The answer is: the biggest single thing slowing down 850 is the orbital rendering of the planet! It turns out that the planet is pretty expensive to draw, and even more so in 8.50. Why is the planet more expensive and why are we drawing it? It turns out that we needed to for the new water reflection textures.
In X-Plane 8.40 you can only see the ground about 25 miles away. This is because we don't have enough scenery loaded to draw any farther out - and if we did it'd be a real drag on framerate. But the sunset goes out to the horizon, which can be a lot more than 25 miles away, even at low altitudes. To address this, we decided to (1) make sure the whole-planet view had the new water as well and (2) draw that planet behind the main scenery to extend the sunsets out to the horizon.
So...X-Plane 850 is drawing the planet all the time (and drawing it with sun-textured water) and that's dragging down the framerate. For the next beta we'll make the planet code smarter so it draws as little planet as possible. This should get back almost all of the framerate 840 had, depending on weather and altitude.
The new water does cost a few fps - the framerate hit is very minor - but you may be able to get some more speed back by turning off "reflections and shadows" in the rendering settings. This
will make the water look like 840 and should bring back a few fps. Like 840, turning off the high-res planet textures rendering setting will also improve framerate a little bit.

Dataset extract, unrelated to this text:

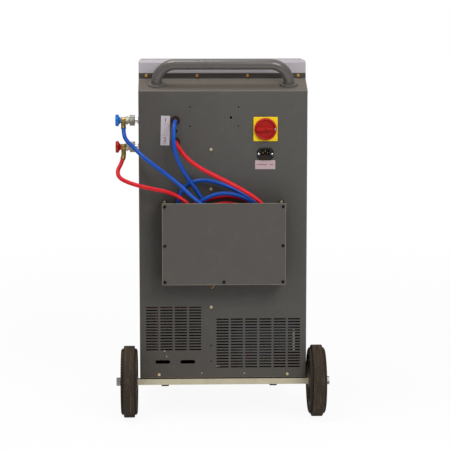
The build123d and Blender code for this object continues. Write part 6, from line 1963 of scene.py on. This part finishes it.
class KeySettings(bpy.types.PropertyGroup):
    """Spacing of the membrane's keys."""

    pitch_x: length("Column pitch", "Distance between the keys' columns", 0.022)
    pitch_y: length("Row pitch", "Distance between the keys' rows", 0.018)


class CoverSettings(bpy.types.PropertyGroup):
    """Spacing of the bottles in the front cover's bay."""

    bottle_pitch: length("Bottle pitch", "Distance between the bottles", 0.1)


class InteriorSettings(bpy.types.PropertyGroup):
    """Sizes of what shows through the vents."""

    wire_radius: length("Wire radius", "Radius of each wire on the pump", 0.0022)


class StageSettings(bpy.types.PropertyGroup):
    """Lights and floor round the part."""

    ambient: FloatProperty(
        name="Ambient", description="Strength of the white light from all sides", default=0.44, min=0.0, max=4.0
    )
    floor_radius: length("Floor radius", "Radius of the pale floor", 4.0, top=40.0)
    floor_shade: FloatProperty(
        name="Floor shade", description="How much of the shadow shows on the floor", default=0.07, min=0.0, max=1.0,
        subtype="FACTOR",
    )
    key_power: FloatProperty(
        name="Key power", description="Power of the key light", default=64.0, min=0.0, subtype="POWER", unit="POWER"
    )
    key_place: FloatVectorProperty(
        name="Key place", description="Place of the key light", default=(1.5, -3.2, 2.7), subtype="XYZ"
    )
    top_power: FloatProperty(
        name="Top power", description="Power of the light above", default=34.0, min=0.0, subtype="POWER", unit="POWER"
    )
    top_place: FloatVectorProperty(
        name="Top place", description="Place of the light above", default=(-0.6, -0.6, 3.2), subtype="XYZ"
    )


def build_solids(settings):
    """Finishes of the solids themselves."""
    finish_solids()


class Builder:
    """What the build operators share: each runs its step."""

    bl_options = {"REGISTER", "UNDO"}
    step = None
    group = ""

    def execute(self, context):
        settings = getattr(context.scene, self.group) if self.group else None
        type(self).step(settings)
        return {"FINISHED"}


class STATION_OT_solids(Builder, bpy.types.Operator):
    """Give every solid its finish"""

    bl_idname = "station.solids"
    bl_label = "Finish Solids"
    step = build_solids


class STATION_OT_hoses(Builder, bpy.types.Operator):
    """Lay the two service hoses with their ferrules"""

    bl_idname = "station.hoses"
    bl_label = "Lay Hoses"
    step = build_hoses
    group = "station_hoses"


class STATION_OT_couplers(Builder, bpy.types.Operator):
    """Build the quick couplers' knobs, sleeves and collars"""

    bl_idname = "station.couplers"
    bl_label = "Build Couplers"
    step = build_couplers
    group = "station_couplers"


class STATION_OT_switch(Builder, bpy.types.Operator):
    """Build the main switch's knob and marks"""

    bl_idname = "station.switch"
    bl_label = "Build Switch"
    step = build_switch
    group = "station_switch"


class STATION_OT_inlet(Builder, bpy.types.Operator):
    """Build the mains inlet's pins, rim and screws"""

    bl_idname = "station.inlet"
    bl_label = "Build Inlet"
    step = build_inlet
    group = "station_inlet"


class STATION_OT_fasteners(Builder, bpy.types.Operator):
    """Build the rivets and the leaning screw"""

    bl_idname = "station.fasteners"
    bl_label = "Build Fasteners"
    step = build_fasteners
    group = "station_fasteners"


class STATION_OT_labels(Builder, bpy.types.Operator):
    """Build the plain labels"""

    bl_idname = "station.labels"
    bl_label = "Build Labels"
    step = build_labels
    group = "station_labels"


class STATION_OT_handle(Builder, bpy.types.Operator):
    """Build the handle's weld beads"""

    bl_idname = "station.handle"
    bl_label = "Build Handle Welds"
    step = build_handle
    group = "station_handle"


class STATION_OT_condenser(Builder, bpy.types.Operator):
    """Build the condenser's fins, tubes and frame"""

    bl_idname = "station.condenser"
    bl_label = "Build Condenser"
    step = build_condenser
    group = "station_condenser"


class STATION_OT_wheels(Builder, bpy.types.Operator):
    """Build the tyres' ribs and tread blocks"""

    bl_idname = "station.wheels"
    bl_label = "Build Tyre Detail"
    step = build_wheels
    group = "station_wheels"


class STATION_OT_gauges(Builder, bpy.types.Operator):
    """Build the gauges' dials and rims"""

    bl_idname = "station.gauges"
    bl_label = "Build Gauges"
    step = build_gauges
    group = "station_gauges"


class STATION_OT_display(Builder, bpy.types.Operator):
    """Build the display's screen"""

    bl_idname = "station.display"
    bl_label = "Build Display"
    step = build_display
    group = "station_display"


class STATION_OT_keys(Builder, bpy.types.Operator):
    """Build the membrane's keys and the push keys' rims"""

    bl_idname = "station.keys"
    bl_label = "Build Keys"
    step = build_keys
    group = "station_keys"


class STATION_OT_cover(Builder, bpy.types.Operator):
    """Build the details of the bottles in the front cover"""

    bl_idname = "station.cover"
    bl_label = "Build Cover Detail"
    step = build_cover
    group = "station_cover"


class STATION_OT_interior(Builder, bpy.types.Operator):
    """Build what shows through the vents"""

    bl_idname = "station.interior"
    bl_label = "Build Interior"
    step = build_interior
    group = "station_interior"


class STATION_OT_stage(Builder, bpy.types.Operator):
    """Set up the camera, the floor and the lights"""

    bl_idname = "station.stage"
    bl_label = "Set Up Stage"
    step = build_stage
    group = "station_stage"


SETTINGS = {
    "station_hoses": HoseSettings,
    "station_couplers": CouplerSettings,
    "station_switch": SwitchSettings,
    "station_inlet": InletSettings,
    "station_fasteners": FastenerSettings,
    "station_labels": LabelSettings,
    "station_handle": HandleSettings,
    "station_condenser": CondenserSettings,
    "station_wheels": WheelSettings,
    "station_gauges": GaugeSettings,
    "station_display": DisplaySettings,
    "station_keys": KeySettings,
    "station_cover": CoverSettings,
    "station_interior": InteriorSettings,
    "station_stage": StageSettings,
}
OPERATORS = (
    STATION_OT_stage, STATION_OT_solids, STATION_OT_hoses, STATION_OT_couplers, STATION_OT_switch,
    STATION_OT_inlet, STATION_OT_fasteners, STATION_OT_labels, STATION_OT_handle, STATION_OT_condenser,
    STATION_OT_wheels, STATION_OT_gauges, STATION_OT_display, STATION_OT_keys, STATION_OT_cover,
    STATION_OT_interior,
)


class STATION_PT_main(bpy.types.Panel):
    """Steps and sizes of the recharge station"""

    bl_idname = "STATION_PT_main"
    bl_label = "Recharge Station"
    bl_space_type = "VIEW_3D"
    bl_region_type = "UI"
    bl_category = "Station"

    def draw(self, context):
        for operator in OPERATORS:
            box = self.layout.box()
            box.operator(operator.bl_idname)
            if operator.group:
                settings = getattr(context.scene, operator.group)
                for name in SETTINGS[operator.group].__annotations__:
                    box.prop(settings, name)


def register():
    for kind in (*SETTINGS.values(), *OPERATORS, STATION_PT_main):
        bpy.utils.register_class(kind)
    for name, kind in SETTINGS.items():
        setattr(bpy.types.Scene, name, PointerProperty(type=kind))


def unregister():
    for name in SETTINGS:
        delattr(bpy.types.Scene, name)
    for kind in reversed((*SETTINGS.values(), *OPERATORS, STATION_PT_main)):
        bpy.utils.unregister_class(kind)


def main():
    """Builds every piece in order."""
    register()
    for operator in OPERATORS:
        kind, step = operator.bl_idname.split(".")
        getattr(getattr(bpy.ops, kind), step)()
    bpy.context.view_layer.update()


if __name__ == "__main__":
    main()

So hopefully framerate should be pretty close to full speed in the next beta. There may be other parts of the sim that are slower, but the planet was the big one. But of course be aware of things in the sim now that weren't in the sim before:
- Cars on the roads.
- Flocks of birds.
- Reflective water.
4 comments:
I would appreciate if the release notes were a bit more detailed about settings, e.g. framerate versus "looks". It's not obvious what setting affects performance most.
-Bo
I would appreciate if the release notes were a bit more detailed about settings, e.g. framerate versus "looks". It's not obvious what setting affects performance most.
-Bo
Although the reflective water is a welcome feature (albeit not nearly as convincing as a real water shader), I can't help but smile when I read "improved graphics". Anyway, the big question I never found an answer for is, why is 8.40 so much slower than 8.30? The latter was almost the perfect XP8 in terms of performance. And I'm talking about a P4 2.7 GHz with a Radeon 9600 here. Then all of a sudden, and without any logical explanation, 8.40 comes out of the blue with half the framerate of 8.30. In my book, this is not optimization but regression. It's rather sad that 8.40 is now used as a low-end benchmark for 8.50. Not even mentioning the constant frustration of hearing "the next release of X-Plane will require a new hardware upgrade". I think the XP team doesn't realize that this is the single main reason why so many talented aircraft and scenery designers have left the XP community during the last five years. This time, I'm really concerned that XP8 will be the last version for me too. Time will tell soon enough. Bah, just another bitter rant that will go down the drain...
Kaminari,
I did some investigation regarding 830 vs 840...after 840 shipped it was brought to my attention that some users believed 840 to be slow. (I saw that because we did not receive ANY bug reports on this during the beta, which was frustrating. 850 beta feedback has been much better!!)
Anyway, after extensive testing I could find no indication of lowered sim efficiency vs. 832. We look at sim efficiency in every release and I don't think we've had a step backward in the entire v8 run*. So I can only conclude that users are running 840 vs 832 with different settings in some subtle way.
It should be noted that we do not consider global scenery as slowing the sim down - we view it as raising the amount of work the sim does. You will have to run global scenery on a lower setting than the older scenery to get the same speed, but then you'll still be getting more detail, even on lower settings.
*The only exception I know of is: cards that do not support the OpenGL "VBO" extension but do support display-list optimizations may be slower in newer releases, as we move to using VBOs as our primary OpenGL interface. But the only cards I know of with this problem are Intel integrated graphics chips, which can't run 850 with any kind of speed anyway, and Matrox cards, which have poor OpenGL support.